Ukuwelas's rough horn lizard

Scientific classification
- Kingdom: Animalia
- Phylum: Chordata
- Class: Reptilia
- Order: Squamata
- Suborder: Iguania
- Family: Agamidae
- Genus: Ceratophora
- Species: C. ukuwelai
- Binomial name: Ceratophora ukuwelai Karunarathna, Poyarkov, Amarasinghe, Surasinghe, Bushuev, Madawala, Gorin, & De Silva, 2020

= Ceratophora ukuwelai =

- Genus: Ceratophora
- Species: ukuwelai
- Authority: Karunarathna, Poyarkov, Amarasinghe, Surasinghe, Bushuev, Madawala, Gorin, & De Silva, 2020

Species of lizard

Ceratophora ukuwelai, or Ukuwelas's rough-horn lizard, is a species of agamid lizard. It was described in 2020 and is named after the herpetologist Kanishka Ukuwela. Some taxonomists have posited that Ukuwelas' rough-horn lizard might be better treated as being part of the rough-nosed horned lizard. Ukuwelas' rough-horn lizard is endemic to Salgala Forest in Kegalle District, Sri Lanka. It is found in thick leaf litter on the forest floor in dense patches of forest. The study describing the species recommended that it be classified as being critically endangered due to the species' small range, low encounter rates within its known range, and ongoing habitat loss. Habitat loss and fragmentation are the greatest threats to the species.

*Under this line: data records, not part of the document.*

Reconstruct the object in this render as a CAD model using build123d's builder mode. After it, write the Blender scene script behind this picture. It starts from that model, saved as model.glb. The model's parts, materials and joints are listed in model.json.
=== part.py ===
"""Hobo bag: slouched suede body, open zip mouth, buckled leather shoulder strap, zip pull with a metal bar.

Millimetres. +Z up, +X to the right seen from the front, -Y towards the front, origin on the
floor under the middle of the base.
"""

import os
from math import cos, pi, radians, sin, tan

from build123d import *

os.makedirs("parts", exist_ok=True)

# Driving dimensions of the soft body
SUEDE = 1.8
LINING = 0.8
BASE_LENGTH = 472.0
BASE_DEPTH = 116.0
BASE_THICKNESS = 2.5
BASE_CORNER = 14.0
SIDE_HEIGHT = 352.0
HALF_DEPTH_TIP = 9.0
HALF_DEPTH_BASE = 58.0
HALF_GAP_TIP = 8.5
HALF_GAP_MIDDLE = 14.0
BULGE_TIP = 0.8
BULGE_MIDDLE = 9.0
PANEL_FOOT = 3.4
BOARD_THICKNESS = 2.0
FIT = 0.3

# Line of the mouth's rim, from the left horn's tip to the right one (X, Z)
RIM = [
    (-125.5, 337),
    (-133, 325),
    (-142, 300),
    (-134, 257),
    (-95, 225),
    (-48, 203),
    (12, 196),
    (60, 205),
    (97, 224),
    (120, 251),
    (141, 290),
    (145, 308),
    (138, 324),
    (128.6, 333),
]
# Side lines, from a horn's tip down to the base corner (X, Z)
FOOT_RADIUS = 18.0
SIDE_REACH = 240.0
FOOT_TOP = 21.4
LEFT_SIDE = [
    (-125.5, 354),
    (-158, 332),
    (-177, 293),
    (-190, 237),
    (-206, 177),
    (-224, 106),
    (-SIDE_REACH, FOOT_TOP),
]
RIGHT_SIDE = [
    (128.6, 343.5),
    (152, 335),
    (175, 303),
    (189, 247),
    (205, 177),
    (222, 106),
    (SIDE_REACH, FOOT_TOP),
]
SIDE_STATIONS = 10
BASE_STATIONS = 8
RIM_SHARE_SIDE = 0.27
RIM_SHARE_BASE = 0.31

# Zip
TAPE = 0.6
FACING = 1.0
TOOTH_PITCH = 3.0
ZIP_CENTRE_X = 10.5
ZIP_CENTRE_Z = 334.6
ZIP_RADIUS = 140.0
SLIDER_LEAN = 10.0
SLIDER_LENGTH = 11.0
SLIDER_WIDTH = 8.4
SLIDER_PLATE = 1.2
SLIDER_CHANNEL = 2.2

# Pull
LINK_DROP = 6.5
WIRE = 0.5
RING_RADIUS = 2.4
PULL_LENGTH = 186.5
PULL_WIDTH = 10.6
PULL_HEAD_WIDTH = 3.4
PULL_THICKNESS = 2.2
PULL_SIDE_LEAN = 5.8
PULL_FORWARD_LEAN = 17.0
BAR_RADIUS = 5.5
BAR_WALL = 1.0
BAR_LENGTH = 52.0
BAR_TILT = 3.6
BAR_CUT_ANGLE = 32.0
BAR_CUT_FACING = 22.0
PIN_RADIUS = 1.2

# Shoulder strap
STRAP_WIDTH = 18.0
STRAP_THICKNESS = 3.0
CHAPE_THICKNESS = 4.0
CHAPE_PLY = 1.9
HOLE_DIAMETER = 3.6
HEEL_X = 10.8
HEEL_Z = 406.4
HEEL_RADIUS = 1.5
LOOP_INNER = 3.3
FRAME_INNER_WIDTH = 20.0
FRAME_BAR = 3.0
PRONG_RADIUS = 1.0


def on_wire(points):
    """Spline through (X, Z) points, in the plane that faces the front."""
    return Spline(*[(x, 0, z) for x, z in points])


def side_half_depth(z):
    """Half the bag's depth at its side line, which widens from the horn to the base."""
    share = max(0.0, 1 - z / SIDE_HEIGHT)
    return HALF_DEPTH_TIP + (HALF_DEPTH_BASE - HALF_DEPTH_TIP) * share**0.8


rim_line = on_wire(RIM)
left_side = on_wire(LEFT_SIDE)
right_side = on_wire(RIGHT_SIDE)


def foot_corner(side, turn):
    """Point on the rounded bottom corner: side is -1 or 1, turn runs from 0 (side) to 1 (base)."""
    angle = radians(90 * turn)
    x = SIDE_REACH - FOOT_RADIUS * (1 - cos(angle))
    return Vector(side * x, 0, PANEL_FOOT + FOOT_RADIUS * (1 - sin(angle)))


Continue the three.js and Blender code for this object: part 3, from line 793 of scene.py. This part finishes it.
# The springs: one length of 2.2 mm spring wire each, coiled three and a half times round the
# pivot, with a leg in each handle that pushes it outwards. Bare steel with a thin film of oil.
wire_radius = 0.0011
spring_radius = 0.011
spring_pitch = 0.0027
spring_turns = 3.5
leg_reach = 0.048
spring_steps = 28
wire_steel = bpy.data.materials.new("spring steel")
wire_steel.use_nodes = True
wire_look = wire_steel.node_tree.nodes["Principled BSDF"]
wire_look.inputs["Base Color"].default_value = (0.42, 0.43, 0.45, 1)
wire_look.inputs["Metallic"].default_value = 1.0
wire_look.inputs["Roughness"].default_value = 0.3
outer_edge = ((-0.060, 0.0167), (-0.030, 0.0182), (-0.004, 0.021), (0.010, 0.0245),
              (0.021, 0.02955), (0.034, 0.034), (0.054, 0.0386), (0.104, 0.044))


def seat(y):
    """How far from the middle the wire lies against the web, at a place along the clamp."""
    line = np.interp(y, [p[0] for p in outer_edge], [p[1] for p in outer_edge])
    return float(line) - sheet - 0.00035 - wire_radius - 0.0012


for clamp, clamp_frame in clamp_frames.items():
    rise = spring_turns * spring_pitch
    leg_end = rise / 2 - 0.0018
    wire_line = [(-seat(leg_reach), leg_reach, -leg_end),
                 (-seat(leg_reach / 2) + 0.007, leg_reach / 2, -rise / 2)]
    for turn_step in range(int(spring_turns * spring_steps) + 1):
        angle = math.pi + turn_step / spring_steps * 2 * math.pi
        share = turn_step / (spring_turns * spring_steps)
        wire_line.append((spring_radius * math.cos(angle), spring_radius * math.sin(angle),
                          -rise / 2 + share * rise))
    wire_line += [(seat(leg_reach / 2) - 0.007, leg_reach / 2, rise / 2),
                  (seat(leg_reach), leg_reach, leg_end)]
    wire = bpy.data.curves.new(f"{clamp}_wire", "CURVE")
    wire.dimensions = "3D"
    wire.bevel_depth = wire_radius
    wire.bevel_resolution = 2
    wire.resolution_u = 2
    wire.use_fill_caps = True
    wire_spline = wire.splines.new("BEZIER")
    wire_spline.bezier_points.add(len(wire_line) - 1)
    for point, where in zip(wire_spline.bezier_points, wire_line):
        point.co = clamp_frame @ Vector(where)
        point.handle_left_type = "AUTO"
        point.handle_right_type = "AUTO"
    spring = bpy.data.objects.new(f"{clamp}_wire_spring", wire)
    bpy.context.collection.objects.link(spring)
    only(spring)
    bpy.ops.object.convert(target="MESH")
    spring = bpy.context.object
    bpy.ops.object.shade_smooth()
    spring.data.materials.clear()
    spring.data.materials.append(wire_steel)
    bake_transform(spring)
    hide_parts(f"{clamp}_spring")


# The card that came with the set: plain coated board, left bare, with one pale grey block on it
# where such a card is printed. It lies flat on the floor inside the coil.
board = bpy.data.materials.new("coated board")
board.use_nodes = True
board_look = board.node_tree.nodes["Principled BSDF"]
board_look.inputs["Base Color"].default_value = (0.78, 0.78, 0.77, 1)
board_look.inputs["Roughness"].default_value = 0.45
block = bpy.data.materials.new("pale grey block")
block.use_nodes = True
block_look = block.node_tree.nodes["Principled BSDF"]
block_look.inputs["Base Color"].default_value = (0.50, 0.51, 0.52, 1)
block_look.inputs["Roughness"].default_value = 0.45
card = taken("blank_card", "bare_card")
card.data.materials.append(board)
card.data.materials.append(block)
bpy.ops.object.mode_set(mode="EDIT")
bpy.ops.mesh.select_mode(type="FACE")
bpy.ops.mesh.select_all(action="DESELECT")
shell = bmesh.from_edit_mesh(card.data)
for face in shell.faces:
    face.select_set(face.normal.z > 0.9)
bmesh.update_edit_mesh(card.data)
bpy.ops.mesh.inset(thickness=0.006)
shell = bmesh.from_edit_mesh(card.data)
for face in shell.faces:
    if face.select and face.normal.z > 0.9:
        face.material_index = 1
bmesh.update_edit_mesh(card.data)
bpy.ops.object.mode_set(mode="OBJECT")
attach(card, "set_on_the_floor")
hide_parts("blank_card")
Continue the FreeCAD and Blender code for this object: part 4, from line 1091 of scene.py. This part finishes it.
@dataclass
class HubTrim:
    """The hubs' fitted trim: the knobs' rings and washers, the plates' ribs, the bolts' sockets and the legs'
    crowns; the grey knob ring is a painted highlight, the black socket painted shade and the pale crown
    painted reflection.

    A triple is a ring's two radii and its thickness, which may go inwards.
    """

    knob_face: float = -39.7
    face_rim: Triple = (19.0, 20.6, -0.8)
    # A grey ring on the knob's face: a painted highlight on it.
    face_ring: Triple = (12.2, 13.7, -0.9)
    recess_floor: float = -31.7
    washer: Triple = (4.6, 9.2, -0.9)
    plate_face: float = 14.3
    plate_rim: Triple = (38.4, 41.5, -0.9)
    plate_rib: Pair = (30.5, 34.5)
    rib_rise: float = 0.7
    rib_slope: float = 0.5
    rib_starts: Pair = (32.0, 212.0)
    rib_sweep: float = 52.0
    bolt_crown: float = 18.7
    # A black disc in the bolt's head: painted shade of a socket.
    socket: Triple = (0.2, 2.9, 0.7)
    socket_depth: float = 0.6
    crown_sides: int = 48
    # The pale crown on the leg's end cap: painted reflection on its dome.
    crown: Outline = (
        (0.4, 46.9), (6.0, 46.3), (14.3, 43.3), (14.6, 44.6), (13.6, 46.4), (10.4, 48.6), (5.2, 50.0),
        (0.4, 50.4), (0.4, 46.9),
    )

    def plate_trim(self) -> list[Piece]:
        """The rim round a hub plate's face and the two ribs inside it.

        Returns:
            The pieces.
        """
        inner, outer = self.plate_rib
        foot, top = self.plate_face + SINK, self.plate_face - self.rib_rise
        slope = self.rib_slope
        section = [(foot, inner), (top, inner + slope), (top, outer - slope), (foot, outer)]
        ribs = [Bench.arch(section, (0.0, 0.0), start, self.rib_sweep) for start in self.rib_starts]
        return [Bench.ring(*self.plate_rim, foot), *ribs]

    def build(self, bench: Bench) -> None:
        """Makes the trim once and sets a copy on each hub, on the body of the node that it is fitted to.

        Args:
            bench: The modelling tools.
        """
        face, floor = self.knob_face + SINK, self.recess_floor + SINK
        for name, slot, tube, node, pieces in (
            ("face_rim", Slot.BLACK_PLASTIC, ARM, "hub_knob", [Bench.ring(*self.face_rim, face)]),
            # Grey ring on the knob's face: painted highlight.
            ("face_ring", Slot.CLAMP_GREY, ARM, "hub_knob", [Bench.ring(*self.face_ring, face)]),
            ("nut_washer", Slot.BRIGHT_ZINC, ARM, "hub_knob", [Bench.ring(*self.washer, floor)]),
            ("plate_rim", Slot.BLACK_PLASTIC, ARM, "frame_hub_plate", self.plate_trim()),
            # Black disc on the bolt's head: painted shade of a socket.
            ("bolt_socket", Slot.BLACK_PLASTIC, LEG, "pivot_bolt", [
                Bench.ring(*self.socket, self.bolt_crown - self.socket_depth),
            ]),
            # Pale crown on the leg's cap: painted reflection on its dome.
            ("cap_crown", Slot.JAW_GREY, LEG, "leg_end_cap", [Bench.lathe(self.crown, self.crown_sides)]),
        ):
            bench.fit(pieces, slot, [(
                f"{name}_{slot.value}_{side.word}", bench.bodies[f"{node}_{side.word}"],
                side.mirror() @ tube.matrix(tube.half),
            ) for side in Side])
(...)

Other threats include roadkill, thermal stress due to highway asphalt, and invasive species.

== Taxonomy ==
Ceratophora ukuwelai was described by the herpetologist Suranjan Karunarathna and colleagues in 2020 on the basis of an adult female specimen collected from Salgala Forest in Kegalle District, Sri Lanka. It is named after the herpetologist Kanishka Ukuwela to honor his work studying and conserving the biodiversity of Sri Lanka. In English, the species is known as Ukuwelas' rough-horn lizard. The Sinhala common name for the species is Ukuwelage ralu-ang katussa.

Ukuwelas' rough-horn lizard is sister (most closely related) to the rough-nosed horned lizard. These two species are the most basal in the genus Ceratophora and are sister to a clade formed by all the other species in the genus. A 2021 study found significant genetic variation between different populations of the rough-nosed horned lizard and posited that the rough-nosed horned lizard and Ukuwelas' rough-horn lizard might be better treated as the same species.

== Description ==
Females have a snout–vent length of 36.4 to 37.9 mm. The upperside of the head, body and limbs are mostly grey-brown, while the tail is brown with dull serpentine markings. The chin, gular, and ventral scales are a mixture of dirty-white and red-brown. There is a white spot on the forehead, a Y-shaped brown marking on the area between the eyes, and a W-shaped pattern on the occiput. There are four grey diamond-shaped markings and black dots along the vertebrae. The labial scales are striped and there are two brown postorbital stripes past each eye. The upper side of both arms has a white ring. The back of the femur has a white line and the tibia has a white ring. The mouth is bluish-grey, the iris is copper-orange and the pupil is black. Males are slightly darker than females in colour. They also have a long complex rostral "horn" made of keeled acuminate scales.

== Distribution and habitat ==
Ukuwelas' rough-horn lizard is endemic to Salgala Forest in Kegalle District, Sri Lanka. The area, located at the northern edge of the wet bioclimatic zone, comprises lowland tropical rainforest at elevations of 120–325 m. The forest is separated from other forests by the Kelani and Maha rivers, smaller streams, and human agricultural cultivation. The species is known from four localities within Salgala forest and, like other Ceratophora lizards, seems to be a rather rare species. The species is found in thick leaf litter on the forest floor in dense patches of forest. Its microhabitat is poorly lit, with a light intensity of 455–687 Lux, moist, shaded, and warm, with an average temperature of 27.7–28.2 °C. It occurs alongside several other agamids, including the common green forest lizard, oriental garden lizard, brown-patched kangaroo lizard, and Sri Lankan agama.

== Conservation ==
Ukuwelas' rough-horn lizard has not yet been evaluated by the IUCN, but the study describing the species recommended that it be classified as being critically endangered due to the species' small range, low encounter rates within its known range, and ongoing habitat loss. The species has an estimated area of occupancy of 0.12 square kilometres and an estimated extent of occurrence of 0.26 square kilometres. The lowland rainforests of southwestern Sri Lanka, where the species lives, are extremely fragmented, and habitat loss and fragmentation are the greatest threats to the species. Montane forest fragments are frequently bordered by vegetable and tea plantations that use an extensive amount of pesticides that kill prey and bio-accumulate in lizards. Roadkill-induced mortality, thermal stress due to highway asphalt, and invasive species are other threats to the species.